There, I met my Tehrani friends. It was the last time our friend group, “Brooklyn Babies,” was to be in one place. It was a solemn meeting in a coffee shop, like a funeral for the living. Everyone had brought something as the last token of our friendship. Rana brought out a letter, Sara gave me a book, and Sina took a CD out of his bag. "It's a little CD I made for you," said Sina. It was a collection of love songs. "Listen to this. Pretend he’s somebody else. Pretend you love him. That will make it easier for you." He put his head on the table, covered it with his hands, and sobbed quietly.
I boarded the plane and returned to Europe, this time with a sense of facing a huge battle.
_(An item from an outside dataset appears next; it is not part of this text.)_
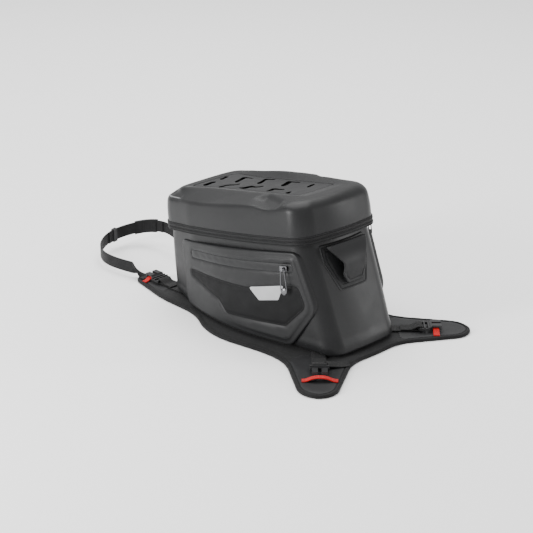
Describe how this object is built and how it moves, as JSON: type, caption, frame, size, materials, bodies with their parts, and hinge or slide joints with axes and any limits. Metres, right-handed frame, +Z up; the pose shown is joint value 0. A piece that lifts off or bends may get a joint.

That last trip to Iran changed me. I made that risky choice to go back to Europe under those conditions. I made that choice not because I wanted to get away from pain, but because the content of that box reminded me of what I most care about.
That day when I stepped on the plane, I had a clear vision of what I can and can’t change. I couldn’t change the terrifying fact that, with immigration laws as mind-bendingly unjust as they are, the only legal path out of Iran for an 18-year-old boy like me went through the bedroom of that stupefyingly evil creature.
It was maddeningly sad that I had to do this. But it was a fact beyond my control that the world was such that I needed to run on fire to reach freedom. And I stepped on fire with grace and intention.
Yes, I couldn't always remain true to who I was that day. Many times throughout the remaining five years of my journey, I got maddeningly sad and angry at the world for being the way it is. At times I doubted whether living in the West was worth the pain. And in some periods of uncertainty, lost in darkness, I completely forgot why I was doing this.
But now that I'm living in the United States, now that I wake up energetic and in love with my life, excited to open my laptop to write this Substack for incredible people like you, I can say with absolute certainty that it was all worth it. It shouldn’t have been so hard, but every bruise, every tear, every moment of terror—it was all worth it for this life.